Because while India and China talk about normalisation, China repeatedly sharpens its territorial narrative elsewhere. In April 2024, Reuters reported India rejecting China’s renaming of about 30 places in Arunachal Pradesh, calling it senseless and reiterating Arunachal is an integral part of India.


In May 2025, India’s MEA again rejected China’s “vain and preposterous attempts” to name places in Arunachal a fresh reminder that Beijing’s map-making does not pause for diplomacy.


And now, in January 2026, the Shaksgam dispute has reared up precisely when border diplomacy is supposed to be “stabilising.” On 9 January 2026, MEA spokesperson Randhir Jaiswal stated in a weekly briefing that Shaksgam Valley is Indian territory, that India has never recognised the 1963 China–Pakistan boundary agreement, that India does not recognise CPEC because it runs through territory under Pakistan’s illegal occupation, and that India reserves the right to take necessary measures to safeguard its interests.


On 12 January 2026, China’s Foreign Ministry spokesperson Mao Ning responded with the flat refusal India has heard for decades: she said the territory “belongs to China,” and that construction there is “fully justified.”


This is where the human reality begins to bite. Shaksgam is not just a line on a strategist’s board. As The Indian Express noted this week, it lies north of Siachen, and the “Trans-Karakoram Tract” spans more than 5,000 sq km. The same explainer cites a 2022 Lok Sabha response that Pakistan “illegally ceded” 5,180 sq km in Shaksgam to China under the 1963 agreement, and reiterates India’s long-standing position that China is in illegal occupation of approximately 38,000 sq km of Indian territory in Ladakh.


When Beijing hardens claims in Shaksgam even as it asks for trust elsewhere, it tells you what kind of negotiating partner you are dealing with: a party-state that treats borders as leverage, not as settled facts, and treats agreements as tools, not as constraints.


And it is this party-state that Ajit Doval and India’s leadership are sitting across from. Wang Yi is not simply a foreign minister.

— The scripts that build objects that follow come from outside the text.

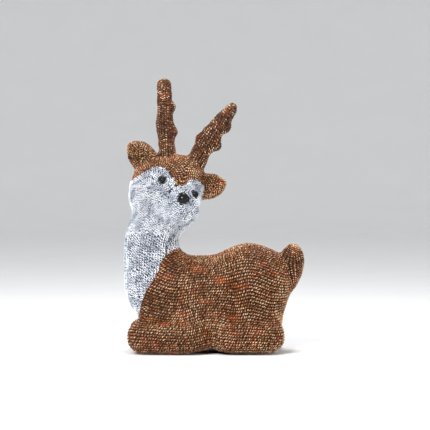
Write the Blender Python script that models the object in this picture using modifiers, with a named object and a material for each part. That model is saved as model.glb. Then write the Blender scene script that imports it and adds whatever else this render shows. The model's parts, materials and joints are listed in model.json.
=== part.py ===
"""Light-up yard reindeer, lying down with its head turned over its left shoulder.

Hollow shells of spun acrylic thread close round a steel wire frame, a string of LEDs and a battery
unit whose door opens in the right flank. Metres, +Z up: +X runs from the chest to the tail, and -Y
is the side that the face looks to. The origin is the middle of the footprint, on the ground.

Run it with blender --background --python part.py.
"""

from math import ceil, cos, hypot, pi, radians, sin

import bmesh
import bpy
from mathutils import Matrix, Vector
from mathutils.bvhtree import BVHTree

MM = 0.001

# Overall size. The masses below are given in millimetres of a reindeer of exactly this size.
LENGTH, DEPTH, HEIGHT = 318 * MM, 170 * MM, 480 * MM
NOMINAL = Vector((318, 170, 480))

# Spun acrylic shells.
WALL = 5.0 * MM
LINING_INSET = 6.5 * MM
GAP = 0.4 * MM  # between pieces that touch
SEAM = 0.6 * MM
FINE_VOXEL = 5 * MM
SKIN_VOXEL = 14.5 * MM
LINING_VOXEL = 18 * MM
HORN_VOXEL = 7.5 * MM
TAIL_VOXEL = 11 * MM
SHELL_SOLVER = "MANIFOLD"  # EXACT drops faces where a seam grazes the uneven facets
NECK_SEAM = 208  # height of the joint between head and body, in nominal millimetres

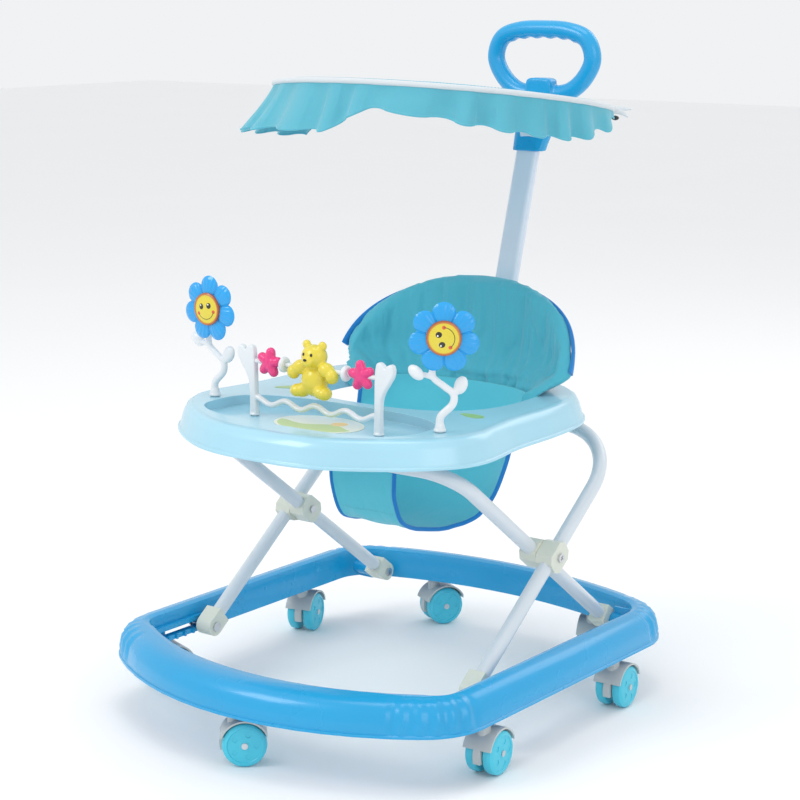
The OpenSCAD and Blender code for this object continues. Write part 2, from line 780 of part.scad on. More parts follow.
module toy_bar() {
    x = toy_posts / 2;
    thick = 9;
    from_base_centre() color("white") translate([0, toy_y, 0]) {
        difference() {
            both_sides() {
                translate([x, thick / 2, recess_z + running]) rotate([90, 0, 0])
                    linear_extrude(thick) polygon(POST_OUTLINE);
                translate([x, 0, recess_z + running]) cylinder(d = 14, h = 5);
                translate([x, 0, recess_z - tray_wall]) cylinder(r = 3, h = 5);
            }
            along_x([-x - 2, 0, rod_z]) cylinder(r = toy_rod_d / 2 + running, h = 2 * x + 4);
        }
        skin(path_rings(open_curve([for (k = [-6 : 6]) [k * (x - 3) / 6, 0, recess_z + 21 + 4 * cos(k * 60)]],
            3), [0, 1, 0], 3.5, 8));
    }
}

module toy_rod() {
    x = toy_posts / 2 + 1.9;
    from_base_centre() color("white") along_x([-x, toy_y, rod_z]) cylinder(d = toy_rod_d, h = 2 * x);
}

module on_rod(x) from_base_centre() translate([x, toy_y, rod_z]) children();

module rod_bore() along_x([-60, 0, 0]) cylinder(r = toy_rod_d / 2 + running, h = 120);

module toy_beads() {
    for (x = [-bead_x, bead_x]) on_rod(x) color("white") rotate([0, 90, 0]) rotate_extrude()
        polygon([[toy_rod_d / 2 + running, -3.5], [8, -3.5], [10, -1.5], [10, 1.5], [8, 3.5],
            [toy_rod_d / 2 + running, 3.5]]);
}

module toy_bear() {
    on_rod(0) color(yellow) difference() {
        union() {
            translate([0, 1, -18]) sphere(19);
            translate([0, 0, 15]) sphere(18);
            for (s = [-1, 1]) {
                translate([s * 11, 0, 31]) sphere(5.5);
                translate([s * 27, -1, -2]) sphere(15);
                translate([s * 22, -4, -27]) sphere(13);
            }
        }
        rod_bore();
    }
}

module toy_star(s) {
    on_rod(s * star_x) color(pink) difference() {
        union() {
            for (k = [0 : 4]) rotate([90, 0, 0]) rotate(k * 72 + 90)
                translate([13.9, 0, 0]) sphere(6.2);
            rotate([90, 0, 0]) cylinder(d = 24, h = 12, center = true);
        }
        rod_bore();
    }
}

module at_stalk(s) {
    from_base_centre() translate([s * stalk_gap / 2, stalk_y, tray_top])
        rotate(s > 0 ? flower_turn : 0) children();
}

// Stalk with two leaves; its head carries the flower's spindle
module flower_stalk(s) {
    at_stalk(s) color("white") {
        translate([0, 0, -10]) cylinder(r = 3, h = 10);
        translate([0, 0, 0.2]) cylinder(d1 = 12, d2 = 10, h = 8);
        skin(path_rings(open_curve([[0, 0, 4], [2, 0, 20], [16, 0, 36], [12, 0, 50], [-2, 0, 62],
            [-8, 0, 84], [flower_x - 1, 0, 108]], 4), [0, 1, 0], 4.5, 10));
        skin(path_rings(open_curve([[12, 0, 50], [24, 0, 58], [34, 0, 68]], 3), [0, 1, 0], 3.8, 8));
        skin(path_rings(open_curve([[-2, 0, 60], [-24, 0, 66], [-42, 0, 76]], 3), [0, 1, 0], 3.8, 8));
        translate([34, 0, 70]) sphere(8);
        translate([-43, 0, 78]) sphere(8);
        translate([flower_x, 4, flower_lift]) rotate([90, 0, 0]) cylinder(d = 18, h = 12);
        translate([flower_x, 0, flower_lift]) rotate([90, 0, 0]) cylinder(d = 6, h = 19);
    }
}

module at_flower(s) at_stalk(s) translate([flower_x, -9, flower_lift]) rotate([90, 0, 0]) children();

module flower(s) {
    petal_ring = flower_d * 0.30;
    petal = flower_d * 0.20;
    at_flower(s) color(azure) difference() {
        union() {
            cylinder(r = petal_ring, h = 7);
            for (k = [0 : 6]) rotate(k * 360 / 7 + 90) translate([petal_ring, 0, 0]) cylinder(r = petal, h = 9);
        }
        translate([0, 0, -1]) cylinder(r = 3 + running, h = 20);
    }
}

module flower_face(s) {
    at_flower(s) color([0.95, 0.62, 0.1]) difference() {
        translate([0, 0, 9 + running]) cylinder(d1 = 42, d2 = 38, h = 4);
        translate([0, 0, 8]) cylinder(r = 3 + running, h = 3);
    }
}

// ---- push handle ---------------------------------------------------------

module post_axis() from_base_centre() translate([0, post_foot_y, post_foot_z]) rotate([-post_lean, 0, 0]) children();

module socket_outline(grow, h) rounded_bar([post_w + 10 + 2 * grow, post_t + 9 + 2 * grow], 6, h);

module post_socket() {
    socket_h = 78;
    post_axis() color(azure) difference() {
        translate([0, 0, -6]) socket_outline(0, socket_h);
        stadium(post_w + 2 * play, post_t + 2 * play, socket_h + 1);
        translate([0, 0, button_h]) rotate([-90, 0, 0]) cylinder(r = 5 + 2 * running, h = 30);
    }
}

module push_post() {
    post_axis() color([0.80, 0.84, 0.92]) difference() {
        translate([0, 0, 1]) stadium(post_w, post_t, post_len);
        translate([0, 0, 0]) stadium(post_w - 3, post_t - 3, post_len + 2);
        translate([0, 0, button_h]) rotate([-90, 0, 0]) cylinder(r = 5 + running, h = 30);
    }
}

module post_button() {
    post_axis() color(cream) translate([0, 0, button_h]) rotate([-90, 0, 0]) {
        translate([0, 0, 1]) cylinder(r = 5, h = post_t / 2 + 7);
        translate([0, 0, -1]) cylinder(r = 5.8, h = 3);
    }
}

LOOP_HALF = [
    [0, 0], [40, -2], [loop_w / 2 - 23, -13], [loop_w / 2 - grip_r, -40], [68, -66], [46, -84],
    [20, -90], [0, -91]
];

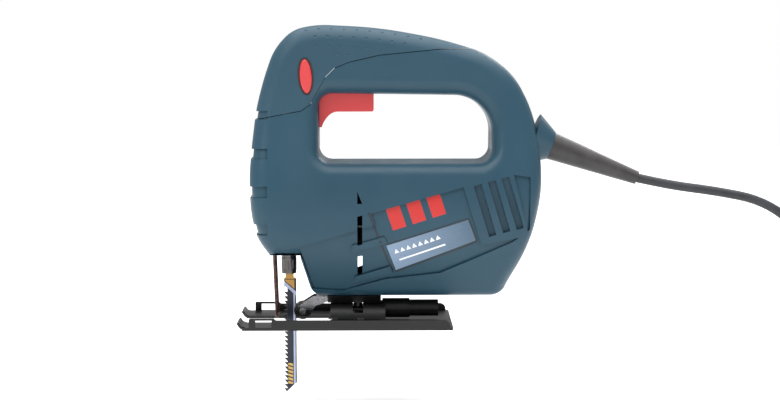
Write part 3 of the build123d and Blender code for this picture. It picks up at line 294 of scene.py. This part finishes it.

Both India’s MEA and China’s own readouts describe him as a senior CPC Politburo figure and China’s Special Representative on the boundary question a man operating inside the CCP’s command structure, not outside it.


Beijing is already framing the next steps in a way that pressures India to keep giving ground in the name of “momentum.” China’s official statement on the 19 August 2025 SR talks says the two sides agreed to hold the 25th SR talks in China next year, and it explicitly welcomed Modi’s planned visit for the SCO summit in Tianjin.


Reuters also reported that Modi was expected to visit China for the SCO summit in late August 2025, his first trip there in over seven years, a sign of thaw as wider global pressures shifted.
That is precisely why caution matters. When visits and optics become the currency, Beijing often collects symbolism now and bargains hard later.


Meanwhile, India itself is being tempted toward economic easing. On 8 January 2026, Reuters reported India is considering scrapping certain post-2020 restrictions on Chinese firms bidding for government contracts, rules imposed after the deadly border clash because ministries complain of delays and shortages. It noted the contracts affected were estimated at $700–$750 billion, and that the final decision would rest with the Prime Minister’s Office.


This is the dangerous moment: when fatigue sets in, when markets whisper “move on,” when diplomats speak of “predictability,” and when the public begins to forget what the frontier taught. That is when Beijing’s “talk one way, act another” becomes most profitable.
Yes, there has been progress. In October 2024, Reuters reported an agreement on patrolling meant to ease the Ladakh standoff, and Jaishankar’s own line was unforgettable: disturb peace and tranquility, and “how can the rest of the relationship go forward?”


But Shaksgam shows the limits of that progress. It proves that even when one corner of the relationship is being cooled, another is being heated sometimes deliberately, sometimes opportunistically, always with the same outcome: India is kept reacting, never simply building.
For ordinary Indians, this isn’t about abstract mistrust. It is about the soldier who stands through a Ladakh night where the wind can kill. It is about families who still carry 2020 in their bones. It is about Ladakhi communities watching maps and roads and “corridors” tighten around them. It is about the quiet fear that the next “incident” will again arrive after a round of talks that promised calm.


So yes India should talk to China. It should meet. It should keep the door unbolted. But it should go to Beijing the way our elders crossed mountain passes: with provisions packed, with exits known, with no romance about the weather. China is not a neighbour you persuade with warmth.